_Problem statement_: Copy all the material below, exactly as it stands.

_Dataset content_:
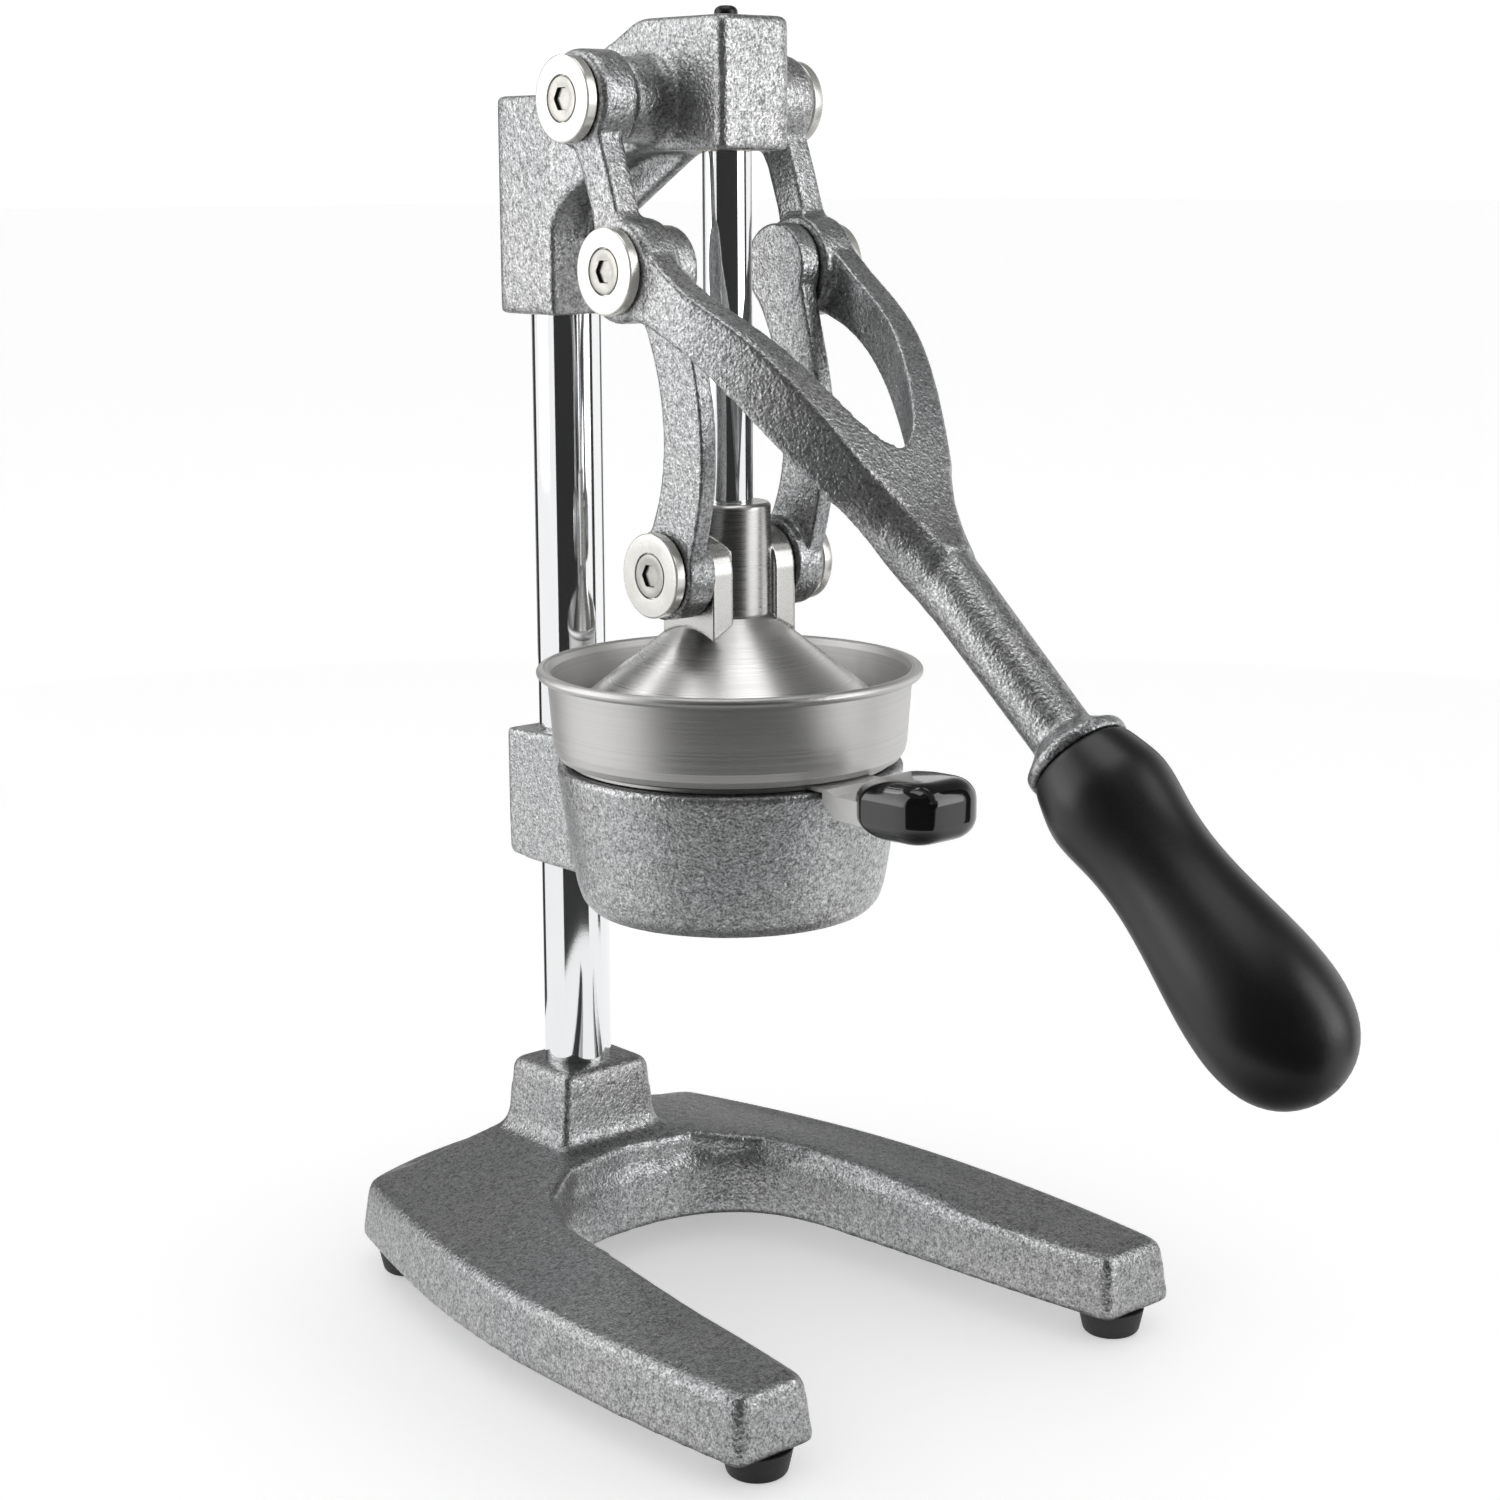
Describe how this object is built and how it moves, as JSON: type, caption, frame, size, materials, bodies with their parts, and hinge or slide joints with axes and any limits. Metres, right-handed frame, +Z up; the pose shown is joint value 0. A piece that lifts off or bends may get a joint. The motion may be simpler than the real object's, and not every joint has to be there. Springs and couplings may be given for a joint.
{
  "type": "hand lever citrus press",
  "caption": "Hand-lever juice press: a forked lever and two links drive a bell down into a strainer cup held over a glass space on a U-shaped base.",
  "frame": {"origin": "floor level, at the middle of the overall footprint box", "axes": "+Z up, +X to the right of a user who faces the front of the press, -Y towards that user, where the lever grip points"},
  "size_m": [0.197, 0.3772, 0.4265],
  "materials": {
    "hammered_paint": "silver-grey hammertone paint over cast metal",
    "chrome": "mirror chrome plate",
    "stainless": "brushed stainless steel",
    "nickel_disc": "satin bright nickel plate",
    "steel_hardware": "plain machined steel",
    "black_grip": "matte moulded grip with a fine soft texture",
    "black_vinyl": "glossy dipped vinyl",
    "guide_bush": "plain turned bush",
    "rubber_foot": "moulded rubber",
    "black_screw": "black oxide steel"
  },
  "bodies": {
    "stand": {"base_casting": "hammered_paint", "foot_front_left": "rubber_foot", "foot_front_right": "rubber_foot", "foot_rear_left": "rubber_foot", "foot_rear_right": "rubber_foot", "foot_screw_front_left": "steel_hardware", "foot_screw_front_right": "steel_hardware", "foot_screw_rear_left": "steel_hardware", "foot_screw_rear_right": "steel_hardware", "post": "chrome", "post_bolt": "steel_hardware", "post_washer": "steel_hardware", "head_casting": "hammered_paint", "head_bush": "guide_bush", "head_set_screw_lower": "black_screw", "head_set_screw_upper": "black_screw", "pin_a_left": "steel_hardware", "pin_a_right": "steel_hardware", "disc_a_left": "nickel_disc", "disc_a_right": "nickel_disc", "screw_a_left": "steel_hardware", "screw_a_right": "steel_hardware", "bowl_holder": "hammered_paint", "holder_set_screw": "black_screw"},
    "lever": {"lever_fork": "hammered_paint", "lever_grip": "black_grip", "pin_b_left": "steel_hardware", "pin_b_right": "steel_hardware", "disc_b_left": "nickel_disc", "disc_b_right": "nickel_disc", "screw_b_left": "steel_hardware", "screw_b_right": "steel_hardware"},
    "ram": {"ram_rod": "chrome", "rod_cap_screw": "black_screw", "ram_collar": "stainless", "press_bell": "stainless", "bell_screw": "steel_hardware", "pin_c_left": "steel_hardware", "pin_c_right": "steel_hardware", "disc_c_left": "nickel_disc", "disc_c_right": "nickel_disc", "screw_c_left": "steel_hardware", "screw_c_right": "steel_hardware"},
    "link_left": {"link_left": "hammered_paint"},
    "link_right": {"link_right": "hammered_paint"},
    "juice_bowl": {"funnel": "stainless", "funnel_floor": "stainless", "funnel_spout": "stainless", "funnel_handle_bar": "stainless", "funnel_handle_grip": "black_vinyl", "strainer_cup": "stainless", "strainer_gutter": "stainless", "strainer_cone": "stainless"}
  },
  "joints": [
    {"name": "lever_hinge", "type": "hinge", "parent": "stand", "child": "lever", "pos_m": [0, 0.0815, 0.3978], "axis": [-1, 0, 0], "range_deg": [0, 80]},
    {"name": "ram_slide", "type": "slide", "parent": "stand", "child": "ram", "axis": [0, 0, 1], "range_m": [0, 0.0682]},
    {"name": "link_left_hinge", "type": "hinge", "parent": "ram", "child": "link_left", "pos_m": [0, 0.06, 0.2505], "axis": [1, 0, 0], "range_deg": [0, 21.8]},
    {"name": "link_right_hinge", "type": "hinge", "parent": "ram", "child": "link_right", "pos_m": [0, 0.06, 0.2505], "axis": [1, 0, 0], "range_deg": [0, 21.8]},
    {"name": "bowl_turn", "type": "hinge", "parent": "stand", "child": "juice_bowl", "pos_m": [0, 0.06, 0.1874], "axis": [0, 0, 1], "range_deg": [-35, 35]}
  ],
  "couplings": [
    {"joint": "ram_slide", "follows": "lever_hinge", "m_per_rad": 0.048787},
    {"joint": "link_left_hinge", "follows": "lever_hinge", "ratio": 0.27237},
    {"joint": "link_right_hinge", "follows": "lever_hinge", "ratio": 0.27237}
  ]
}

_Output for this task_:
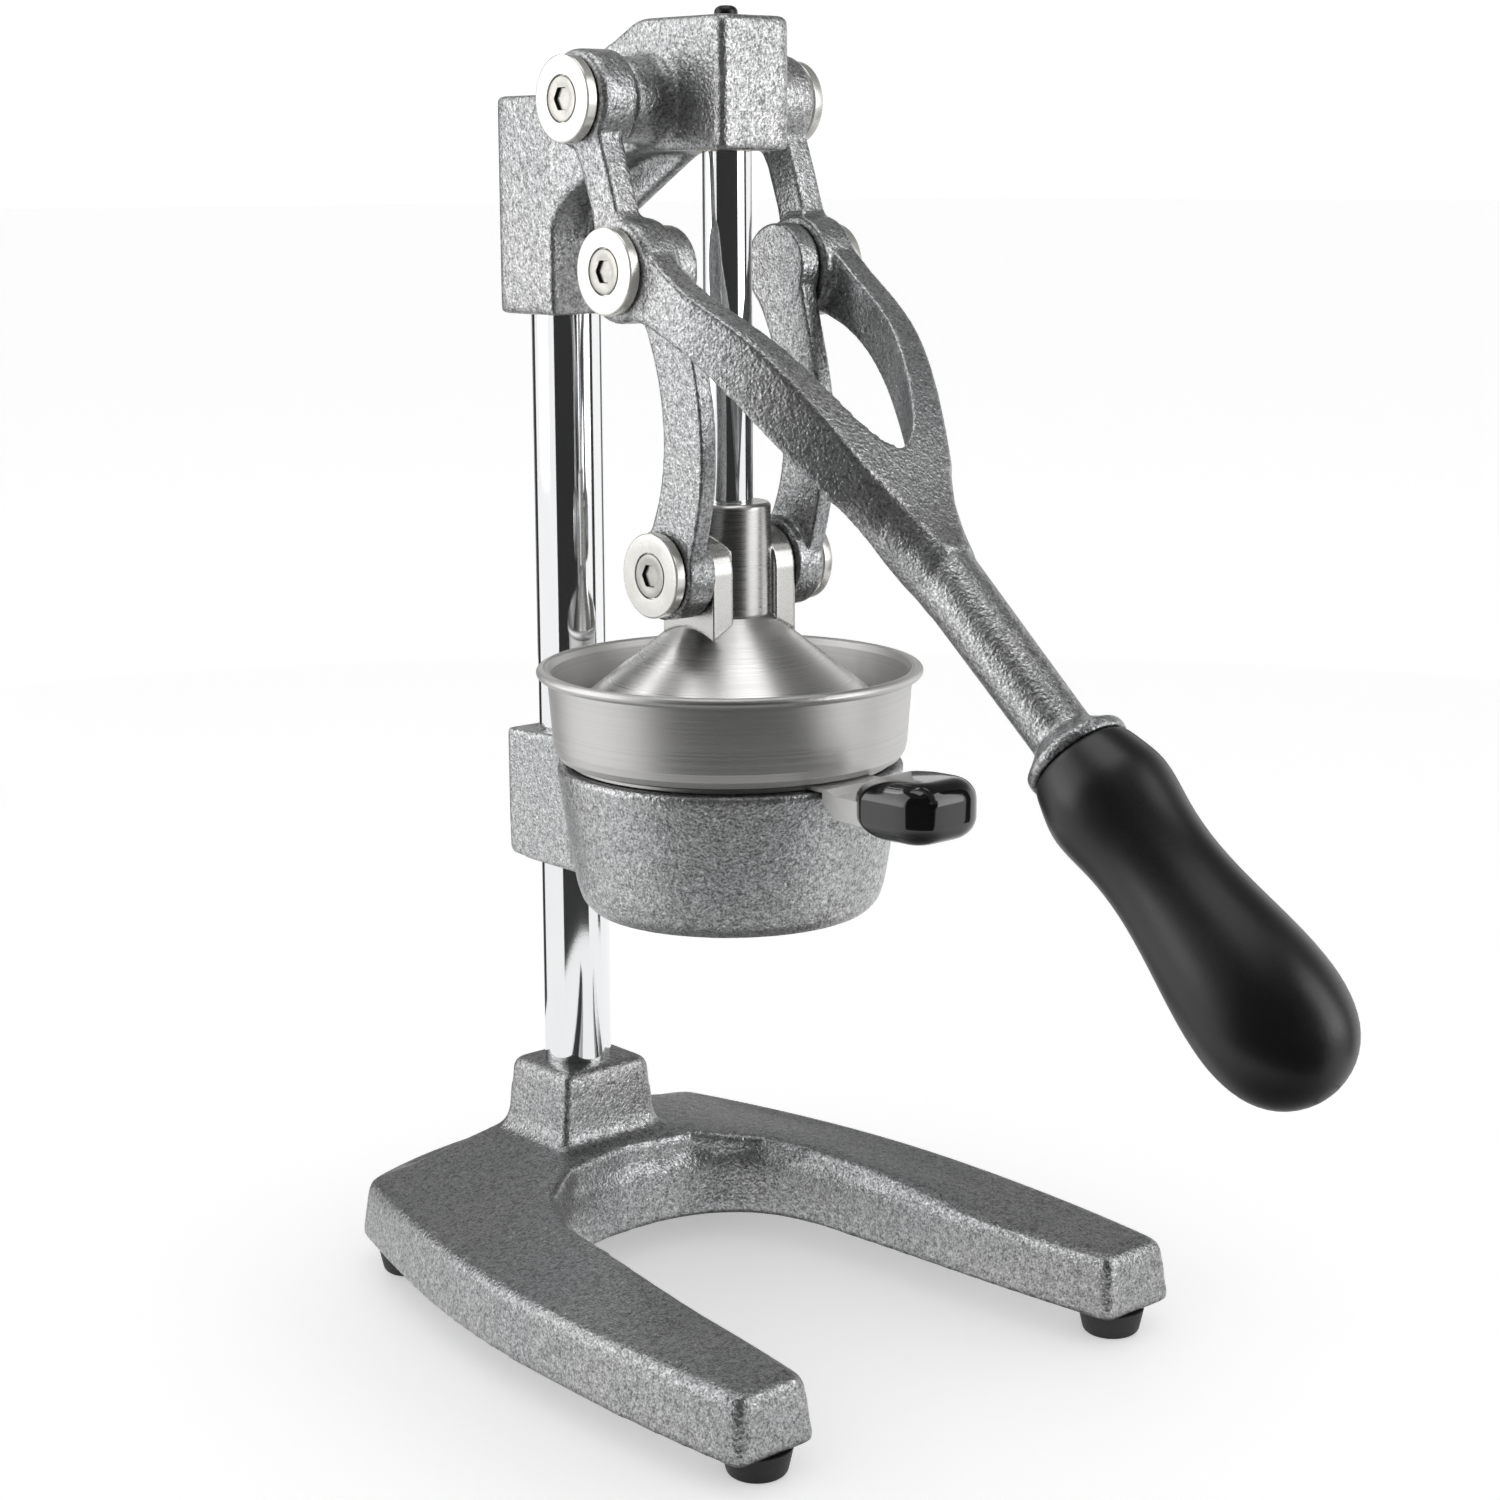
Describe how this object is built and how it moves, as JSON: type, caption, frame, size, materials, bodies with their parts, and hinge or slide joints with axes and any limits. Metres, right-handed frame, +Z up; the pose shown is joint value 0. A piece that lifts off or bends may get a joint. The motion may be simpler than the real object's, and not every joint has to be there. Springs and couplings may be given for a joint.
{
  "type": "hand lever citrus press",
  "caption": "Hand-lever juice press: a forked lever and two links drive a bell down into a strainer cup held over a glass space on a U-shaped base.",
  "frame": {"origin": "floor level, at the middle of the overall footprint box", "axes": "+Z up, +X to the right of a user who faces the front of the press, -Y towards that user, where the lever grip points"},
  "size_m": [0.197, 0.3772, 0.4265],
  "materials": {
    "hammered_paint": "silver-grey hammertone paint over cast metal",
    "chrome": "mirror chrome plate",
    "stainless": "brushed stainless steel",
    "nickel_disc": "satin bright nickel plate",
    "steel_hardware": "plain machined steel",
    "black_grip": "matte moulded grip with a fine soft texture",
    "black_vinyl": "glossy dipped vinyl",
    "guide_bush": "plain turned bush",
    "rubber_foot": "moulded rubber",
    "black_screw": "black oxide steel"
  },
  "bodies": {
    "stand": {"base_casting": "hammered_paint", "foot_front_left": "rubber_foot", "foot_front_right": "rubber_foot", "foot_rear_left": "rubber_foot", "foot_rear_right": "rubber_foot", "foot_screw_front_left": "steel_hardware", "foot_screw_front_right": "steel_hardware", "foot_screw_rear_left": "steel_hardware", "foot_screw_rear_right": "steel_hardware", "post": "chrome", "post_bolt": "steel_hardware", "post_washer": "steel_hardware", "head_casting": "hammered_paint", "head_bush": "guide_bush", "head_set_screw_lower": "black_screw", "head_set_screw_upper": "black_screw", "pin_a_left": "steel_hardware", "pin_a_right": "steel_hardware", "disc_a_left": "nickel_disc", "disc_a_right": "nickel_disc", "screw_a_left": "steel_hardware", "screw_a_right": "steel_hardware", "bowl_holder": "hammered_paint", "holder_set_screw": "black_screw"},
    "lever": {"lever_fork": "hammered_paint", "lever_grip": "black_grip", "pin_b_left": "steel_hardware", "pin_b_right": "steel_hardware", "disc_b_left": "nickel_disc", "disc_b_right": "nickel_disc", "screw_b_left": "steel_hardware", "screw_b_right": "steel_hardware"},
    "ram": {"ram_rod": "chrome", "rod_cap_screw": "black_screw", "ram_collar": "stainless", "press_bell": "stainless", "bell_screw": "steel_hardware", "pin_c_left": "steel_hardware", "pin_c_right": "steel_hardware", "disc_c_left": "nickel_disc", "disc_c_right": "nickel_disc", "screw_c_left": "steel_hardware", "screw_c_right": "steel_hardware"},
    "link_left": {"link_left": "hammered_paint"},
    "link_right": {"link_right": "hammered_paint"},
    "juice_bowl": {"funnel": "stainless", "funnel_floor": "stainless", "funnel_spout": "stainless", "funnel_handle_bar": "stainless", "funnel_handle_grip": "black_vinyl", "strainer_cup": "stainless", "strainer_gutter": "stainless", "strainer_cone": "stainless"}
  },
  "joints": [
    {"name": "lever_hinge", "type": "hinge", "parent": "stand", "child": "lever", "pos_m": [0, 0.0815, 0.3978], "axis": [-1, 0, 0], "range_deg": [0, 80]},
    {"name": "ram_slide", "type": "slide", "parent": "stand", "child": "ram", "axis": [0, 0, 1], "range_m": [0, 0.0682]},
    {"name": "link_left_hinge", "type": "hinge", "parent": "ram", "child": "link_left", "pos_m": [0, 0.06, 0.2505], "axis": [1, 0, 0], "range_deg": [0, 21.8]},
    {"name": "link_right_hinge", "type": "hinge", "parent": "ram", "child": "link_right", "pos_m": [0, 0.06, 0.2505], "axis": [1, 0, 0], "range_deg": [0, 21.8]},
    {"name": "bowl_turn", "type": "hinge", "parent": "stand", "child": "juice_bowl", "pos_m": [0, 0.06, 0.1874], "axis": [0, 0, 1], "range_deg": [-35, 35]}
  ],
  "couplings": [
    {"joint": "ram_slide", "follows": "lever_hinge", "m_per_rad": 0.048787},
    {"joint": "link_left_hinge", "follows": "lever_hinge", "ratio": 0.27237},
    {"joint": "link_right_hinge", "follows": "lever_hinge", "ratio": 0.27237}
  ]
}